Escalating military action across the Middle East is no longer a distant geopolitical issue; it’s an economic one.
For businesses across the UK, the ripple effects are immediate: energy volatility, supply chain disruption, cyber risk, and financial market uncertainty.
For senior leadership, this is a period demanding discipline, enhanced visibility, and proactive risk management.
The following are five priorities to focus on:
1 - Energy costs are experiencing rapid fluctuations
With tensions threatening the Strait of Hormuz, a pivotal global oil transit route, energy markets are demonstrating acute volatility.
Implication: Margin pressure is projected to intensify, particularly within the manufacturing, logistics, and energy-intensive sectors.

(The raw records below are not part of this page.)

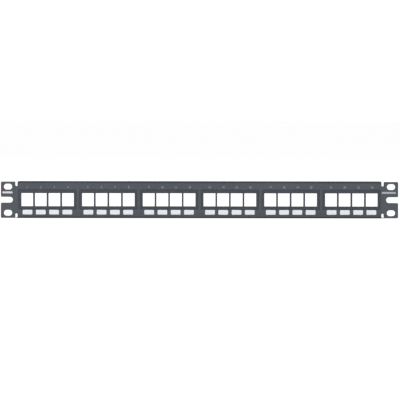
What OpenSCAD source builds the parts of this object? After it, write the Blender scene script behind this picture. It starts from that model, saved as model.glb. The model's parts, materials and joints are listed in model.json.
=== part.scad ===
// 19-inch, one-unit modular patch panel with 24 openings for snap-in jacks.
// A folded steel panel carries six four-port plastic faceplates, fitted from the rear, and stick-on labels.
// Frame: +X to the right as the user sees the front, -Y towards the user, +Z up.
// Origin: middle of the plane where the ears' rear faces meet the rack.

/* [Panel] */
// Overall width across the rack ears
panel_w = 482.6; // [482:0.1:484]
// Height of the front face
panel_h = 44.2; // [43.6:0.1:44.4]
// Depth from the front face to the rear edge of the flanges
panel_depth = 27.4; // [24:0.2:60]
// Thickness of the steel sheet
sheet_t = 1.5; // [1.2:0.1:1.6]
// Width of the folded body between the ears
body_w = 442; // [441:0.2:443]
// Outside radius of the flange bends
bend_r = 2.2; // [2:0.1:2.6]
// Corner cut at the rear ends of the flanges
flange_chamfer = 3; // [1:0.5:6]

/* [Rack ears] */
// Distance between the left and right rack slots
slot_pitch_x = 465.1; // [464.8:0.1:465.4]
// Distance between the upper and lower rack slots
slot_pitch_z = 31.75; // [31.7:0.05:31.8]
// Length of a rack slot, end to end
slot_len = 10; // [9:0.1:12]
// Height of a rack slot
slot_h = 7.1; // [6.6:0.1:7.4]
// Height of the open notch for the middle rack screw
notch_h = 7; // [6.6:0.1:8]
// Depth of the open notch
notch_depth = 14.6; // [13:0.1:16]
// Width of the relief cut between an ear and a flange
relief_w = 2.6; // [2.2:0.1:4]
// Depth of the relief cut
relief_depth = 5.5; // [4.5:0.1:7]
// Radius of the ears' outside corners
ear_corner_r = 1.5; // [0.5:0.1:2.5]

/* [Ports] */
// Width of a port opening
port_w = 14.5; // [14.1:0.1:14.9]
// Height of a port opening
port_h = 16.1; // [15.8:0.1:16.6]
// Distance between ports of one group
port_pitch = 16.5; // [16.4:0.1:16.9]
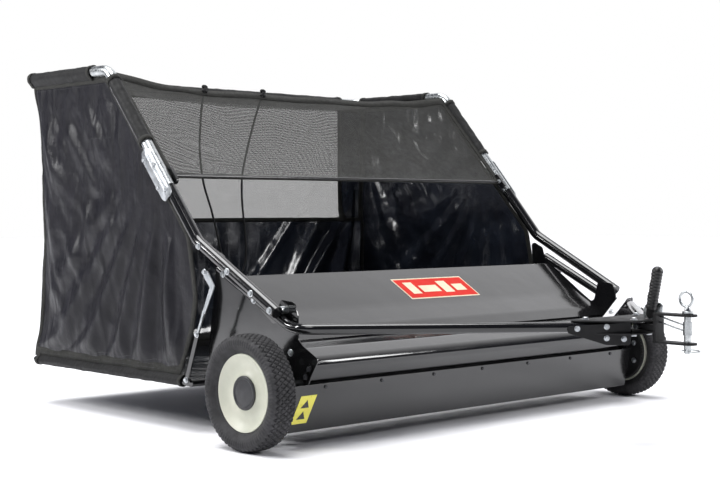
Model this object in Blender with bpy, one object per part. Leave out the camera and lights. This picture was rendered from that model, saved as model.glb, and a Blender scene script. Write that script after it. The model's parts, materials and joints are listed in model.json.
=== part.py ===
"""A tow-behind lawn sweeper, modelled as separate parts.

Two wheels carry a pressed-steel brush housing.  A ring gear inside each wheel drives a pinion on
the brush shaft, and the brush throws leaves and grass back into a fabric hopper on a tube frame.
Two tubes converge in front on a hitch with a drop-in pin and a height lever.

Metres.  +X is the machine's left-to-right direction seen from the front, -Y is the front (hitch),
+Y the rear (hopper) and +Z is up.  The ground is z = 0.  The helpers below take y measured from
the wheel axle, and add AXLE_Y, which puts the origin under the middle of the whole machine.
"""
import math

import bmesh
import bpy
from mathutils import Matrix, Vector

# ---------------------------------------------------------------- driving dimensions
AXLE_Y = -0.19801           # axle's place in the frame whose origin is the bounding box's middle
GAP = 0.0003                # clearance left between pieces that touch
SIDES = (("left", -1), ("right", 1))

TYRE_RADIUS = 0.1335
TYRE_HALF_WIDTH = 0.034
TRACK_HALF = 0.708          # wheel centre plane to the machine's middle
RIM_RADIUS = 0.0895
AXLE_RADIUS = 0.0095
AXLE_Z = TYRE_RADIUS

GEAR_MODULE = 0.0027
RING_TEETH = 56
PINION_TEETH = 10
GEAR_WIDTH = 0.014
GEAR_PLANE = 0.689          # middle plane of each gear pair
PRESSURE_ANGLE = math.radians(20)
BACKLASH = 0.0006
CENTRE_DISTANCE = GEAR_MODULE * (RING_TEETH - PINION_TEETH) / 2
BRUSH_ANGLE = math.radians(-10)     # direction from the axle to the brush shaft, 0 is rearward
BRUSH_Y = CENTRE_DISTANCE * math.cos(BRUSH_ANGLE)
BRUSH_Z = AXLE_Z + CENTRE_DISTANCE * math.sin(BRUSH_ANGLE)
BRUSH_RADIUS = 0.098
BRUSH_ROWS = 4
CORE_RADIUS = 0.021
SHAFT_RADIUS = 0.0079

SHEET = 0.002               # housing sheet steel
PLATE = 0.003               # side plates and brackets
SIDE_X = 0.602              # outer face of each side plate
HOOD_REAR = (0.208, 0.389)
HOOD_FRONT = (-0.004, 0.246)
SEAM = (-0.072, 0.153)
SKIRT_BOTTOM = (-0.050, 0.038)
SKIRT_HALF = 0.636          # the skirt runs past the side plates, in front of their edges

HOPPER_X = 0.640            # hopper tube centre planes
HOPPER_TUBE = 0.0145
PIVOT = (-0.006, 0.316)     # where the hopper arms hinge on the side plates
ELBOW = (0.281, 0.468)
CORNER = (0.672, 0.912)
REAR_TOP = (1.088, 0.912)
REAR_JOINT = 0.420          # where each bow meets the middle bar, from the machine's middle
SPLICE = 0.30               # share of the steep run where the lower tube meets the upper one
FLOOR_FRONT = 0.302
FLOOR_REAR = 1.062
FLOOR_Z = 0.122
FLOOR_TUBE = 0.0095
REAR_WALL = 1.048           # the bag's rear wall, and the sill of the mesh window in it
WINDOW_SILL = 0.520
GUARD_HEM = (0.411, 0.626)  # lower edge of the mesh flap over the hopper's mouth
FABRIC = 0.005              # thickness that each fabric panel's solid is given

ROPE_RADIUS = 0.0030
HITCH_TUBE = 0.0125
HITCH_X = 0.615
YOKE_PIVOT = (-0.560, 0.277)
PIN_Y = -0.684
PLATE_UPPER_Z = 0.3085
PLATE_LOWER_Z = 0.2445
LEVER_PIVOT = (-0.568, 0.3050)
LEVER_X = 0.0205           # inner face of the lever's strap
LEVER_LEAN = math.radians(11)
QUADRANT_RADIUS = 0.030
PIN_RADIUS = 0.0078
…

Action: Formulate strategies for broader cost inflation and its impact on pricing strategies, budgetary allocations, and consumer demand. Evaluate energy procurement strategies and alternative suppliers to mitigate volatility.
2 - Supply chains are susceptible to disruption
Ongoing military activity is leading to airspace disruption, shipping risk premiums, and route diversions, already incurring additional costs and delays.

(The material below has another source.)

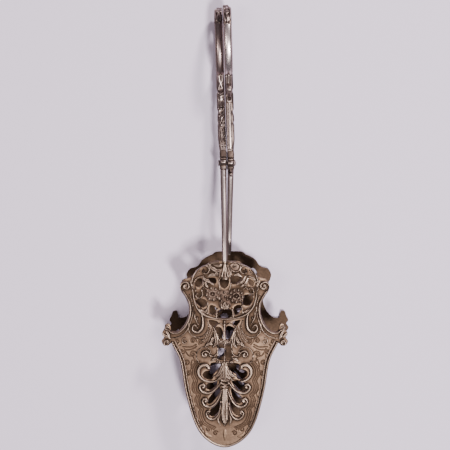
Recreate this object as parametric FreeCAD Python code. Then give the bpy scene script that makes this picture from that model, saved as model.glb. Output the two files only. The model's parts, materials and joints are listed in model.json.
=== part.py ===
import FreeCAD, Part
import math
import os

# Scissor-action serving tongs, lying on the lower blade and on the finger ring that hangs lower.
# The arms cross, so that ring belongs to the upper blade's arm.
# Millimetres. +X to the right, +Y towards the finger rings, +Z up from the surface.
# Each shape is drawn with the pivot over the origin and moved by pivot_y at the end, which
# puts the origin on the surface under the middle of the overall box.
# The two arms are the same casting: the lower one is the upper one turned half a turn
# about the Y axis through the pivot. Each arm is named after the blade that it carries.

V = FreeCAD.Vector

pivot_y = 37.4

# Blade
blade_length = 107.5       # tip to shoulder line
blade_tip_y = -159.9
blade_offset = 1.2         # sideways, so that each blade hangs under its own arm
plate_thickness = 1.0
relief = 1.2               # height of the cast ornament over the plate
rim_width = 2.3
rim_end = 58.8
pivot_z = 16.5             # half the overall height: the blades lie parallel about it

# Handle, measured along the arm from the pivot
ring_length = 37.4
ring_height = 22.0
ring_band = 2.2
ring_width = 4.6
ring_centre = 66.0
crest_height = 0.6
crest_start = 75.5
stem_width = 4.5
stem_end = 7.2
stem_taper_end = 13.0      # where the stem has its full width
arm_gap = 0.4              # side clearance between the two arms
handle_lean = 1.7          # degrees: both handles are bent slightly to -X

# Pivot
hub_radius = 4.6
hub_width = 3.8
pin_radius = 1.2
pin_clearance = 0.05
head_radius = 1.75
head_thickness = 1.0
head_clearance = 0.1

# Shank
shank_start_width = 3.5
shank_end_width = 2.8
shank_start_height = 2.6
shank_end_height = 1.9
shank_end_y = blade_tip_y + blade_length

overall_height = 2 * pivot_z
arm_centre = -(arm_gap + hub_width) / 2
big = 200.0


def tilt_of_ring():
    """The slope of the handle, in degrees, that just lays its ring on the surface."""
    tilt = 0.0
    for _ in range(8):
        reach = math.hypot(ring_length / 2 * math.sin(tilt), ring_height / 2 * math.cos(tilt))
        tilt = math.asin((pivot_z - reach) / ring_centre)
    return math.degrees(tilt)


ring_tilt = tilt_of_ring()


def spline(points):
    curve = Part.BSplineCurve()
    curve.interpolate(points)
    return curve.toShape()


def closed_spline(points):
    curve = Part.BSplineCurve()
    curve.interpolate(points, PeriodicFlag=True)
    return curve.toShape()


def flat(points):
    return [V(u, v, 0) for u, v in points]


def arc(a, b, c):
    return Part.Arc(*flat((a, b, c))).toShape()


def prism(edges, height, base=0.0):
    solid = Part.Face(Part.Wire(edges)).extrude(V(0, 0, height))
    solid.translate(V(0, 0, base))
    return solid


def blob(points, height, base=0.0):
    """A flat solid inside a smooth closed line."""
    return prism([closed_spline(flat(points))], height, base)


def disc(u, v, radius, height, base=0.0):
    return Part.makeCylinder(radius, height, V(u, v, base))


def strip(points, width, height, base=0.0, steps=8, centred=True):
    """A bar of constant width along a smooth line through the points, or on its left side."""
    line = Part.BSplineCurve()
    line.interpolate(flat(points))
    first, last = line.FirstParameter, line.LastParameter
    left, right = [], []
    for step in range(steps + 1):
        where = first + (last - first) * step / steps
        point, along = line.value(where), line.tangent(where)[0]
        across = V(-along.y, along.x, 0) * width
        left.append(point + across * (0.5 if centred else 1.0))
        right.append(point - across * (0.5 if centred else 0.0))
    right.reverse()
    ends = [Part.LineSegment(left[-1], right[0]).toShape(),
            Part.LineSegment(right[-1], left[0]).toShape()]
    return prism([spline(left), ends[0], spline(right), ends[1]], height, base)


def box(u0, u1, v0, v1, height=big, base=-big / 2):
    return Part.makeBox(u1 - u0, v1 - v0, height, V(u0, v0, base))


def mirrored(points):
    return [(-u, v) for u, v in points]


def joined(shapes):
    return shapes[0].multiFuse(shapes[1:]).removeSplitter()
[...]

Implication: Increased strain on working capital and unpredictable lead times.
Action: Conduct a comprehensive assessment of supply chain vulnerabilities, identify alternative logistical routes and strategic partners, and for organisations with internationally mobile personnel: review travel policies and enhance employee safety protocols.

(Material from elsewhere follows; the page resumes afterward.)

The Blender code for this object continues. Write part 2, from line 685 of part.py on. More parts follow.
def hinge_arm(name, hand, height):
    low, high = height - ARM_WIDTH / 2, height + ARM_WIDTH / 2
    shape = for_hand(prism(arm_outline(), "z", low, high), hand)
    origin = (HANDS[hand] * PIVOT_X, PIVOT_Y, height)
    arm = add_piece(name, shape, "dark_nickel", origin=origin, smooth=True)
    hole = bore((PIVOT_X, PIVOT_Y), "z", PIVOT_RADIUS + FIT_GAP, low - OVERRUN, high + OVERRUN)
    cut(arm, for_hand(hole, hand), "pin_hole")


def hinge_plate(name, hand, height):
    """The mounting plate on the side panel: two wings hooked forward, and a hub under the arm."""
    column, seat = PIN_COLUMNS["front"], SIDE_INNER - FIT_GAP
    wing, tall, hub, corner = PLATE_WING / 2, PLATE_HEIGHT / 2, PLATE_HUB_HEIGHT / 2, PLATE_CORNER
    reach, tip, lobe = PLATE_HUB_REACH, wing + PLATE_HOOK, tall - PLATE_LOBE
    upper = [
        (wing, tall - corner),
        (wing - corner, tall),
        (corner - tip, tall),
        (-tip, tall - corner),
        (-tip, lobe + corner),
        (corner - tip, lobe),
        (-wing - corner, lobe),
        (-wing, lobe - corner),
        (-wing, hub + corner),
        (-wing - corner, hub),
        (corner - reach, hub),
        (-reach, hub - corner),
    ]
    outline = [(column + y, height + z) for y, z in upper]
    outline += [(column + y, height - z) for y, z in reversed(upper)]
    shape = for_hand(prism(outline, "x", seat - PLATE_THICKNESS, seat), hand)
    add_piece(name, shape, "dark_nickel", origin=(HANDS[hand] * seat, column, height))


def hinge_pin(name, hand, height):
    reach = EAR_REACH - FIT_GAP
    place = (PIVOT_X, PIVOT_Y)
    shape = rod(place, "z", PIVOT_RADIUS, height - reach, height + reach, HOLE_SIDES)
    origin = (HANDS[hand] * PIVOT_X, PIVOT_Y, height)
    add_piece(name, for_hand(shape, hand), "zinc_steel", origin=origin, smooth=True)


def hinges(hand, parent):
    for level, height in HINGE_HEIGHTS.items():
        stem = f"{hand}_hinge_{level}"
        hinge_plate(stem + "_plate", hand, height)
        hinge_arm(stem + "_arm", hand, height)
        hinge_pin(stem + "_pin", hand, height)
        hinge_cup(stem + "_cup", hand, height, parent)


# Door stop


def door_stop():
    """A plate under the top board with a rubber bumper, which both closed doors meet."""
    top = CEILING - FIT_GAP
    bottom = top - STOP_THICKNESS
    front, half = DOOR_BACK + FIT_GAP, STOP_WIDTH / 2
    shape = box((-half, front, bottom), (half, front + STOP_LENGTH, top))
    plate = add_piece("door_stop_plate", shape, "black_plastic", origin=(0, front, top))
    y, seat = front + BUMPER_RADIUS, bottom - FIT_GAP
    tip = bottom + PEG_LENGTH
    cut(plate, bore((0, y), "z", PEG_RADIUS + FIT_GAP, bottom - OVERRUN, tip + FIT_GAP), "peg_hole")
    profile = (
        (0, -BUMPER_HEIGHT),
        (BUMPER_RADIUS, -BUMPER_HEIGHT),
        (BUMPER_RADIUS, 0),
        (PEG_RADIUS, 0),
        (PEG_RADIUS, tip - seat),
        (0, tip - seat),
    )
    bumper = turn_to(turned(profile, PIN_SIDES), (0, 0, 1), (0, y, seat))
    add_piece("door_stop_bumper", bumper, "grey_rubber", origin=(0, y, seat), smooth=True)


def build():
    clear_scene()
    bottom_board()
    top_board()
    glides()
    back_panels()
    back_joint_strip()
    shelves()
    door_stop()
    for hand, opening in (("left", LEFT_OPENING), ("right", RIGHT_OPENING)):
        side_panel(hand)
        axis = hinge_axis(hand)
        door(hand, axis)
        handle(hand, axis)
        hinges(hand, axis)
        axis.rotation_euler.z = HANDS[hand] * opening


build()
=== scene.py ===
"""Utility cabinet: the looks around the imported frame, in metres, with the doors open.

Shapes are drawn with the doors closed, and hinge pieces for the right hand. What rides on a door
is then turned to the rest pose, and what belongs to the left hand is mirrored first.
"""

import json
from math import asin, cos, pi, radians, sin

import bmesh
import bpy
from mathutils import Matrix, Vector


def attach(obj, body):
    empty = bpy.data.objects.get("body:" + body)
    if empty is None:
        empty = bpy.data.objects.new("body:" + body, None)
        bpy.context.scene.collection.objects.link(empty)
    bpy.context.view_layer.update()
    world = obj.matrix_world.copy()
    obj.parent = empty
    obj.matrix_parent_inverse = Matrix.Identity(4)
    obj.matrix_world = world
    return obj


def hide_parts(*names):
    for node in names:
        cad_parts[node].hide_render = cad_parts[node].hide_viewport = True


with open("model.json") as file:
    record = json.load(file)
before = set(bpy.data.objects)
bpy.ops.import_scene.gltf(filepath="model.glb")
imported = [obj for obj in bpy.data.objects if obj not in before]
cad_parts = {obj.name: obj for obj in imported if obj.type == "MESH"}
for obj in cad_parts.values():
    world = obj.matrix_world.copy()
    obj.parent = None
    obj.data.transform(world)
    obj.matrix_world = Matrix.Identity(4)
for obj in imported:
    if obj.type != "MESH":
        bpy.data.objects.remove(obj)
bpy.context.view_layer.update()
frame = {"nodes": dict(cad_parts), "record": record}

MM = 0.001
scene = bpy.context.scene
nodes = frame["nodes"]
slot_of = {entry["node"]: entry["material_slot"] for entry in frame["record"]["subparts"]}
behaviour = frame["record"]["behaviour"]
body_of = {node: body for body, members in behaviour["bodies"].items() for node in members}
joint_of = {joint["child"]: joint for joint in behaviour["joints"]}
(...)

3 - Cyber security risk is heightened
Geopolitical conflict often precipitates heightened activity within cyberspace, and cyber security experts caution that the prevailing environment may instigate a surge in geopolitical cyberattacks.
Implication: An elevated probability of ransomware, phishing, and critical infrastructure attacks.
Action: Fortify digital defences, review and refine incident response plans, and conduct scenario-based cyber security stress tests.
4 - Markets will remain volatile
Markets have reacted nervously to rising geopolitical risks. An energy-led shock could prolong inflation and delay monetary easing, affecting borrowing costs and investment planning.
Implication: Delayed rate cuts could mean financial costs remain higher for longer.
Action: Rebalance portfolios with a view towards defensive assets, reassess borrowing plans and engage with financial partners to evaluate financing strategies and capital allocation.
5 - Geopolitical & Security Exposure
With UK interests directly affected, including potential security threats at home and abroad, businesses with operations or staff in the Middle East face elevated risk. The UK government has placed its terror threat level under review.
Implication: This could be a short shock, or the commencement of a prolonged instability cycle. Reactive leadership will be exposed.
Action: Update risk assessments for international operations, model downside scenarios (energy +10-20%, freight +15%, FX swings) and ensure robust crisis management).
Bottom Line
This period of heightened geopolitical turbulence demands a proactive response from UK businesses. Not merely tactical adjustments, but strategic resilience planning.
Leaders should approach the coming months with a dual focus: stabilising core operations in the short term and building agility to navigate ongoing global disruption.